In the pages of your journal, you can explore what’s hurt you and find possibilities for forgiveness to advance past those old wounds. This will be especially beneficial if your current stress is dredging up old stories you had repressed and not fully processed.

Diving in and doing deep work to explore what’s caused your anxiety to spike or your depression to resurface may be painful in the moment, but will ultimately help you release these traumas so you are no longer shackled to their pain. Here’s a forgiveness practice you may want to explore in your journal!

Find a Brighter Outlook

With all the despair and dark emotions I’ve been talking about, I’d be remiss not to mention the more positive aspects of journaling! Journaling is not a Pollyanna band-aid where you suddenly decide everything is great and ignore melancholy feelings.

But after a while, like with a gratitude practice, you’ll automatically look for the brighter side of situations, even those that could have triggered a negative feedback loop if you hadn’t started to explore your impulses.

Journal Prompts for Stress, Anxiety, and Grief

How did you feel when you woke up this morning?

When did you last feel stress, anxiety, or grief? What caused those feelings?

When in the past have you felt stress, anxiety, or grief? How did you move through those feelings before?

What can I do in this moment to be kind to myself?

What is going well in my life?

What is one thing I have avoided doing in my life? Why could I possibly have avoided it?

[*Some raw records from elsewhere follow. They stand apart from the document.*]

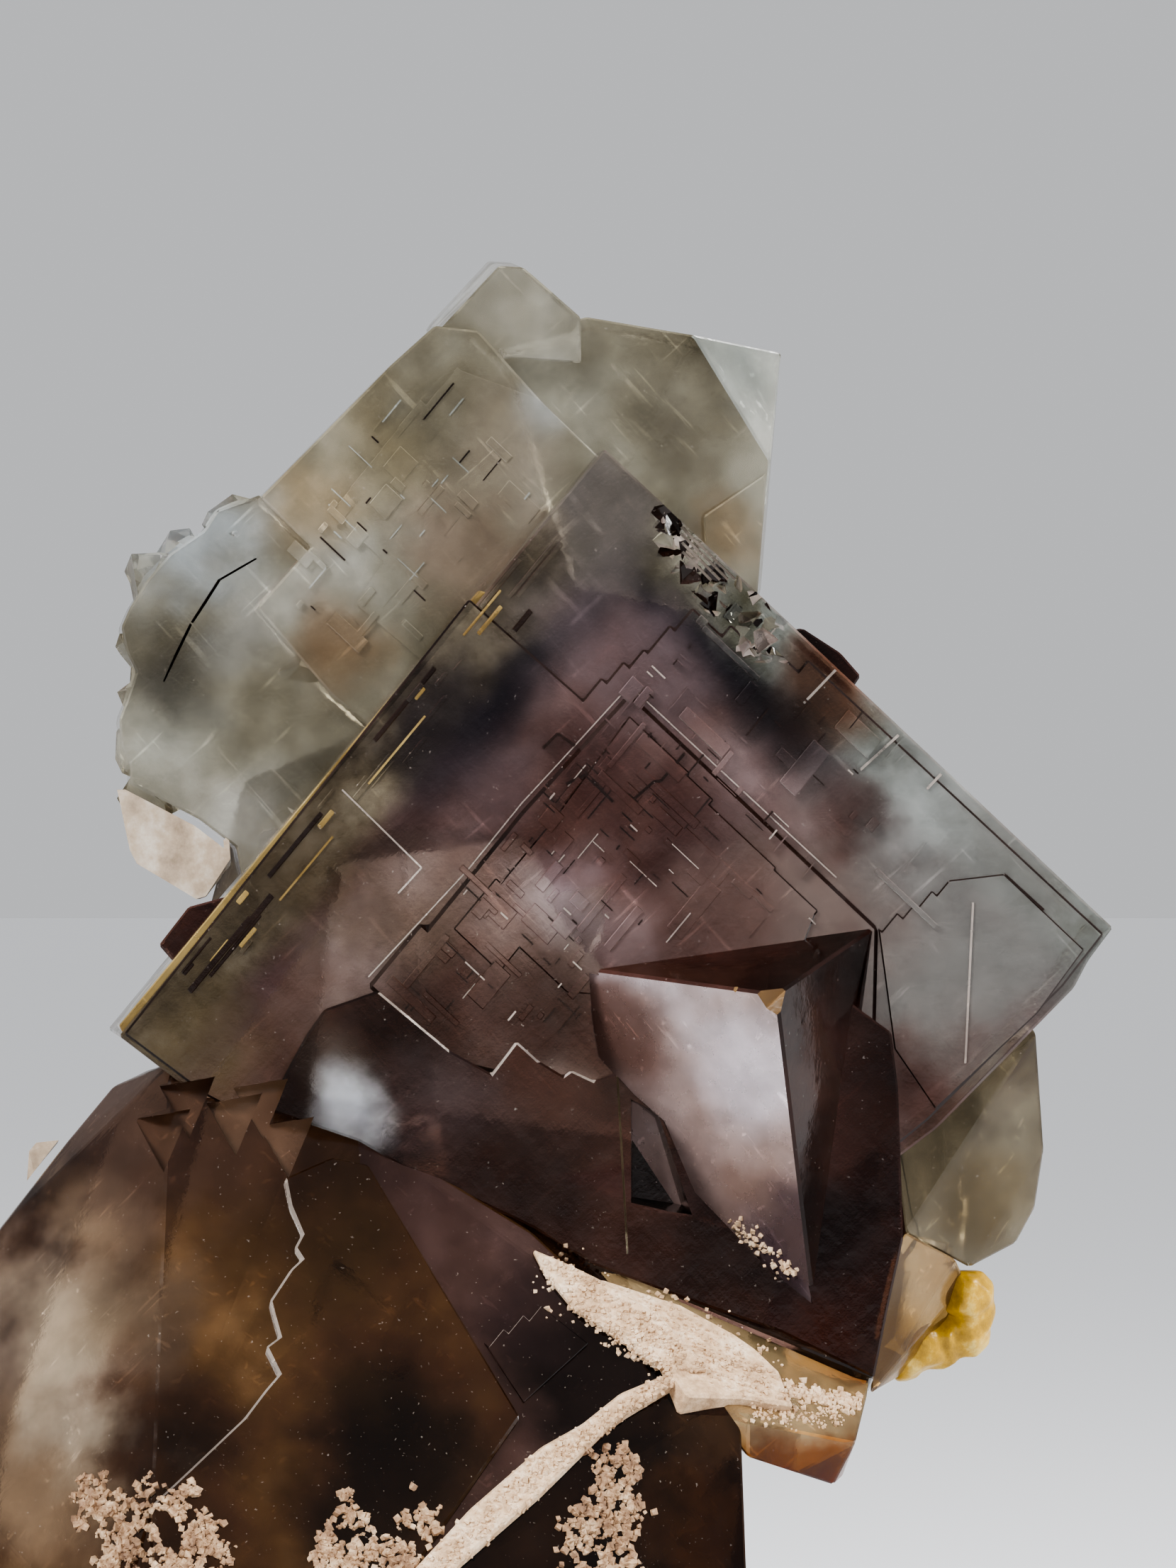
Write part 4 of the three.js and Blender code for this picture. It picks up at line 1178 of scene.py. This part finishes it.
def coral(side, ground, middle, size, seed, branches):
    """A patch of small crystals grown in short crooked branches."""
    draw = Random(seed)
    middle, size = Vector(middle), Vector(size)
    centres = [
        middle + size * Vector((1.6 * draw.random() - 0.8, 0.9 - 1.7 * draw.random() ** 1.3))
        for _ in range(9)
    ]
    grains = []
    for _ in range(branches):
        place = draw.choice(centres) + Vector((draw.gauss(0, 16), draw.gauss(0, 16)))
        heading = draw.random() * 2 * math.pi
        for _ in range(draw.randint(4, 12)):
            grains += grain(ground, place, 0.06 + 0.15 * draw.random() ** 1.5, draw)
            heading += draw.gauss(0, 0.9)
            place += Vector((math.cos(heading), math.sin(heading))) * 4
            if abs(place.x - middle.x) > size.x or abs(place.y - middle.y) > size.y:
                break
    return one_piece("sugar_" + side, grains, SUGAR)


def ridge_crust():
    """The narrow cream ridge between the brown crystal and the dark one."""
    outline = [
        (957, 1924), (875, 1957), (821, 1999), (764, 2030), (665, 2114), (570, 2214), (520, 2270),
        (548, 2292), (630, 2212), (653, 2186), (764, 2092), (856, 2004), (883, 1985), (957, 1940),
    ]
    draw = Random(51)
    sheet = plate(outline, RIDGE_FACE.lifted(0.7), 0.9, "pale", 0.15)
    ground = Ground(sheet)
    parts = [sheet]
    for start, end, spread in [
        ((945, 1934), (764, 2060), 16), ((764, 2060), (560, 2255), 26),
    ]:
        parts += sprinkle(ground, start, end, spread, 420, 0.1, draw)
    return one_piece("cream_ridge", parts, CRUST)


def block_crust(body):
    """The cream coating on the amber block, and the white specks on the twin's face."""
    on_mauve = [
        (752, 1758), (800, 1778), (846, 1800), (930, 1850), (1000, 1925), (955, 1930), (917, 1915),
        (870, 1877), (812, 1843), (768, 1790),
    ]
    on_block = [
        (846, 1800), (960, 1838), (1037, 1880), (1066, 1900), (1100, 1932), (1110, 1960), (1120, 1978),
        (1092, 1974), (1050, 1966), (970, 1962), (940, 1920),
    ]
    draw = Random(61)
    sheets = [
        plate(on_mauve, MAUVE_FACE.lifted(0.6), 0.9, "pale", 0.15),
        plate(on_block, BLOCK_FACE.lifted(0.6), 0.9, "pale", 0.15),
    ]
    ground = Ground(body, *sheets)
    parts = list(sheets)
    for start, end, spread, count, size in [
        ((770, 1776), (960, 1915), 36, 420, 0.1), ((812, 1843), (950, 1934), 8, 150, 0.11),
        ((900, 1850), (1090, 1950), 38, 420, 0.1), ((1100, 1958), (1215, 1980), 13, 260, 0.12),
        ((1060, 1990), (1190, 2000), 16, 160, 0.09), ((1030, 1722), (1120, 1800), 14, 90, 0.11),
    ]:
        parts += sprinkle(ground, start, end, spread, count, size, draw)
    return one_piece("cream_coating", parts, CRUST)


def yellow_lumps():
    """Smooth waxy lumps on the outer edge of the tan crystal."""
    places = [
        (1366, 1828, 6.6, 1.5), (1372, 1858, 7.4, 1.5), (1356, 1884, 8, 1.7), (1330, 1896, 7.6, 1.6),
        (1302, 1904, 7.2, 1.5), (1280, 1925, 7, 1.2), (1358, 1850, 10, 1.7), (1330, 1880, 10.5, 1.8),
    ]
    lumps = [lump(place, radius, 101 + i, "pale", 1.1, 40) for i, (*place, radius) in enumerate(places)]
    piece = one_piece("waxy_lumps", [combine(lumps[0], lumps[1:], "UNION")], YELLOW)
    link(piece)
    remesh = piece.modifiers.new("even", "REMESH")
    remesh.mode = "VOXEL"
    remesh.voxel_size = LUMP_VOXEL
    smooth = piece.modifiers.new("smooth", "SMOOTH")
    smooth.iterations = LUMP_SMOOTHING
    mesh = evaluated_mesh(piece)
    for polygon in mesh.polygons:
        polygon.use_smooth = True
    bpy.data.objects.remove(piece)
    return bpy.data.objects.new("waxy_lumps", mesh)


add_camera()
add_studio()
crystals = fluorite()
crusts = {side: coral(side, Ground(crystals), *rest) for side, *rest in DRUSES}
coating = block_crust(crystals)
show(crystals, ["fluorite_cluster"])
show(coating, ["cream_block_crust"])
show(ridge_crust(), ["cream_ridge_crust"])
for side, piece in crusts.items():
    show(piece, ["pale_druse_" + side])
show(yellow_lumps(), ["yellow_lumps"])
for name in ("cream_crystal", "white_crystal"):
    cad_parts[name].data.materials.clear()
    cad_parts[name].data.materials.append(PALE)
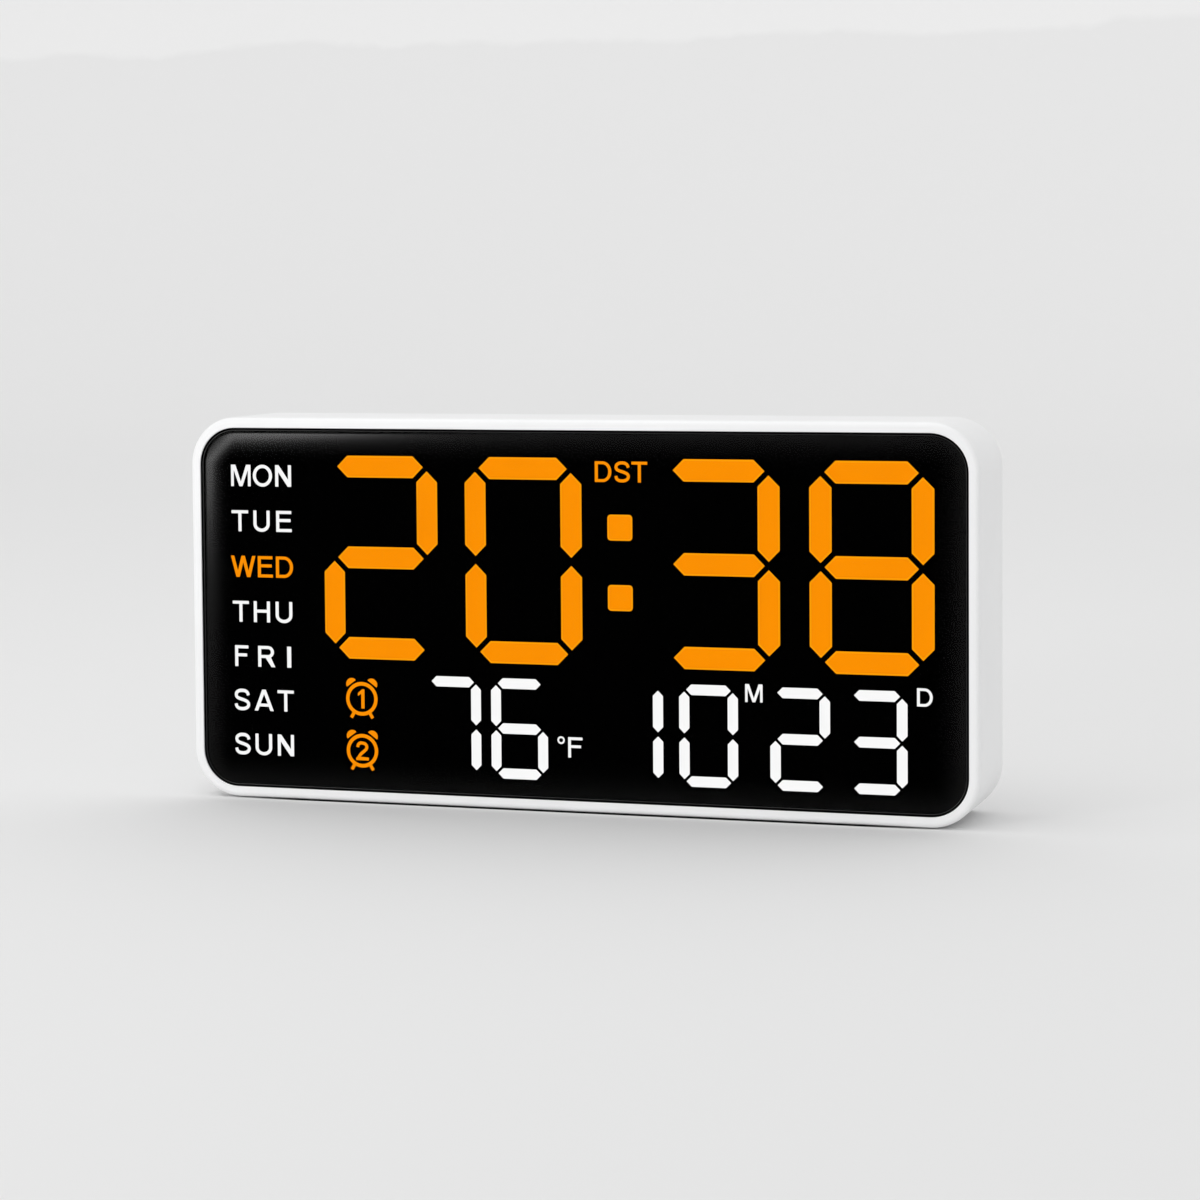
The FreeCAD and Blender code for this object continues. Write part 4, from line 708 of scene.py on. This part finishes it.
def make_lens():
    """The clear panel: flat in the middle, with a soft crown that falls away towards its edge."""
    start = GASKET_WIDTH + BEAD_WIDTH
    rings = [lens_ring(start, lens_back)]
    rings += [lens_ring(start + inset, lens_front + LENS_CROWN + depth) for inset, depth in EDGE_ROUND]
    shares = [0.0] + [1.0] * len(EDGE_ROUND)
    for step in range(CROWN_STEPS + 1):
        share = (1 - step / CROWN_STEPS) ** 2
        inset = start + CROWN_FOOT + CROWN_REACH * step / CROWN_STEPS
        rings.append(lens_ring(inset, lens_front + LENS_CROWN * share))
        shares.append(share)
    mesh = bmesh.new()
    satin = mesh.verts.layers.float.new("satin")
    stacked(mesh, rings)
    mesh.verts.ensure_lookup_table()
    count = len(rings[0])
    for i, share in enumerate(shares):
        for vert in mesh.verts[i * count:(i + 1) * count]:
            vert[satin] = share
    obj = link("lens_glass", finish_mesh(mesh, "lens_glass"), [smoked_lens], slot="smoked_lens",
               replaces=["lens_panel"])
    for face in obj.data.polygons:
        face.use_smooth = len(face.vertices) == 4


def make_bead():
    """A thin half-round lip moulded round the lens, which catches a fine line of light."""
    middle, half = GASKET_WIDTH + BEAD_WIDTH / 2, BEAD_WIDTH / 2
    base = lens_front + BEAD_DEPTH
    turns = [pi * k / BEAD_STEPS for k in range(BEAD_STEPS + 1)]
    rings = [lens_ring(middle + half, lens_back)]
    rings += [lens_ring(middle + half * cos(turn), base - BEAD_RISE * sin(turn)) for turn in turns]
    rings.append(lens_ring(middle - half, lens_back))
    mesh = bmesh.new()
    loops = [ring_verts(mesh, ring) for ring in rings]
    for a, b in zip(loops, loops[1:]):
        for face in band(mesh, a, b):
            face.smooth = True
    band(mesh, loops[-1], loops[0])
    link("lens_bead", finish_mesh(mesh, "lens_bead"), [bead_black], slot="smoked_lens")


def make_gasket():
    """A dark strip in the gap between the lens and the housing."""
    loops = [opening_outline(GASKET_PLAY), hole(opening_outline(GASKET_WIDTH - GASKET_LAP))]
    flat_piece("lens_gasket", [(loops, lens_front + GASKET_DEPTH, lens_back, 0)], [gasket_black],
               slot="rubber_black")


def make_border():
    """The black border printed on the back of the lens, around the window."""
    loops = [opening_outline(BORDER_INSET), hole(film_outline(BORDER_LAP, BORDER_CORNER_R))]
    front, back = lens_high.y - BORDER_FRONT_SINK, lens_high.y - BORDER_BACK_SINK
    flat_piece("lens_border_print", [(loops, front, back, 0)], [film_black], slot="film_black")


make_lens()
make_bead()
make_gasket()
make_border()

# ---------------------------------------------------------------------------------------------
# Printed film with the windows of the segments, words and signs
# ---------------------------------------------------------------------------------------------

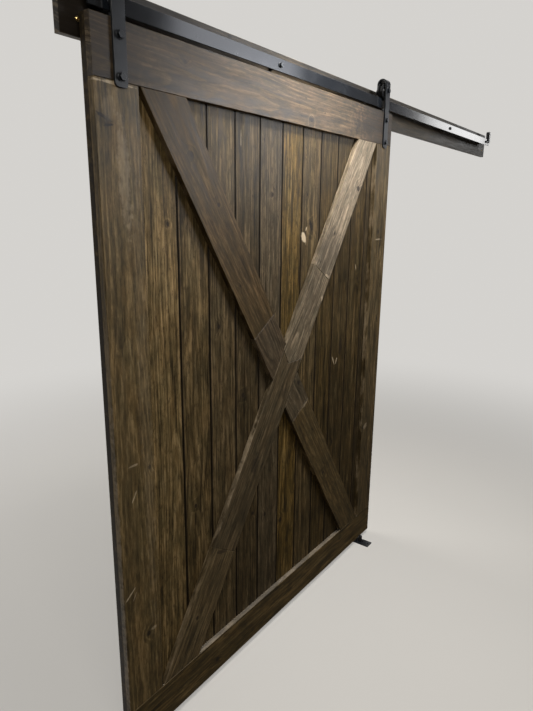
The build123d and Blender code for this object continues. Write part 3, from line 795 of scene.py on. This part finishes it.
# A joint this near to a panel board's middle, in metres, is one of its own
JOINT_REACH = 0.09


def dress_boards(boards, settings, turn, half_length, half_width, first_seed, centre=None, joints=()):
    """Give each board of a set its own stained wood. Boards of one line may share its centre."""
    for seed, (name, board) in enumerate(boards.items(), first_seed):
        middle = middle_of(name) if centre is None else centre
        near = [middle.x - joint for joint in joints if abs(joint - middle.x) < JOINT_REACH]
        wood = stained_wood(name, board, settings, middle, turn, half_length, half_width, seed, near)
        dress(name, wood)


class ScrewHead(NamedTuple):
    """A screw's head in metres: its height, the height of its rim and the radius of its star recess."""

    height: float
    rim: float
    recess: float


WASHER_HEAD = ScrewHead(0.0034, 0.0014, 0.0029)
PAN_HEAD = ScrewHead(0.0027, 0.0009, 0.0022)
FLAT_HEAD = ScrewHead(0.0009, 0.0005, 0.0018)
STAR_LOBES = 6
STAR_DEPTH = 0.32

# Board screws: how far above and below a rail's middle they stand as a share of its height, and the board
# width below which one column of them will do. They stay clear of the hangers' washers.
BOARD_SCREW_RISE = 0.28
NARROW_BOARD = 0.1
WASHER_RADIUS = 0.012


def turned(profile, steps):
    """Spin a half outline of (radius, height) points round the Z axis."""
    shape = bmesh.new()
    points = [shape.verts.new((radius, 0.0, height)) for radius, height in profile]
    lines = [shape.edges.new(pair) for pair in zip(points, points[1:])]
    bmesh.ops.spin(
        shape, geom=points + lines, cent=(0, 0, 0), axis=(0, 0, 1), angle=math.tau,
        steps=steps, use_merge=True, use_duplicate=False,
    )
    bmesh.ops.remove_doubles(shape, verts=shape.verts, dist=1e-6)
    return shape


def sink_star(shape, depth):
    """Draw the open rim in a screw head in to a star, sink it and close its floor."""
    rim = [edge for edge in shape.edges if edge.is_boundary]
    grown = bmesh.ops.extrude_edge_only(shape, edges=rim)["geom"]
    star = [item for item in grown if isinstance(item, bmesh.types.BMEdge)]
    for point in (item for item in grown if isinstance(item, bmesh.types.BMVert)):
        turn = math.atan2(point.co.y, point.co.x)
        share = 1.0 - STAR_DEPTH * (0.5 - 0.5 * math.cos(STAR_LOBES * turn))
        point.co.x *= share
        point.co.y *= share
    sunk = bmesh.ops.extrude_edge_only(shape, edges=star)["geom"]
    floor = [item for item in sunk if isinstance(item, bmesh.types.BMVert)]
    bmesh.ops.translate(shape, verts=floor, vec=(0, 0, -depth))
    bmesh.ops.contextual_create(shape, geom=floor)


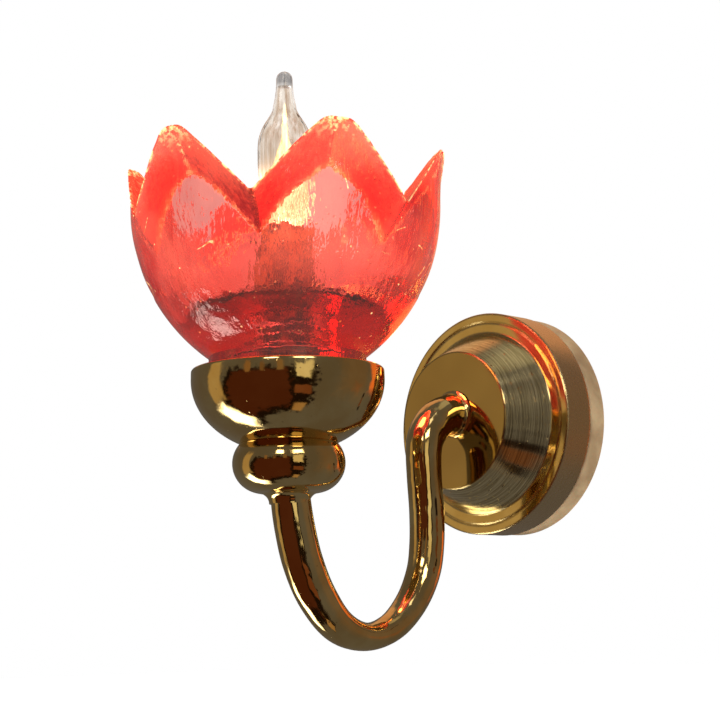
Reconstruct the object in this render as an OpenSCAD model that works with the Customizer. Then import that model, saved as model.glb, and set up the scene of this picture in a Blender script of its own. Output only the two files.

How would I like to feel every day? What is one thing I can do right now to bring that feeling into my current daily routine?

What would I like to thank my stress, anxiety, or grief for teaching me?

The story I’m telling myself right now is…

What is the payoff of allowing myself to feel this stress, anxiety, or grief? Is it possible that I am clinging to that payoff as part of my identity, even if it isn’t serving me?

Now, take a few minutes to reflect on what you wrote. Don’t edit yourself, just pause and breathe into the feelings. Think about:

  • What did you feel before you began the process of journaling?
  • What did you feel immediately after?
  • What do you feel now that you are reflecting on it?

Reflecting back will allow you to notice patterns and move through stress, anxiety, and grief as Frankl says with a pause between stimuli and response.

In this process, you aren’t pushing negative feelings to the side. You’re actively exploring and sitting with your feelings. As everyone says, “It’s okay not to be okay.” I’d take that one step further: It’s okay not to be okay, though it isn’t okay to ignore how you feel.

Finding a journaling practice will help you control your impulses, choose more supportive reactions in the future, heal your trauma, explore your emotions, and find the brighter things to reflect on (along with the great ways it’ll help balance your emotions and physically improve your life)!

Do you have a journaling practice? How does it help you process your emotions and find alignment?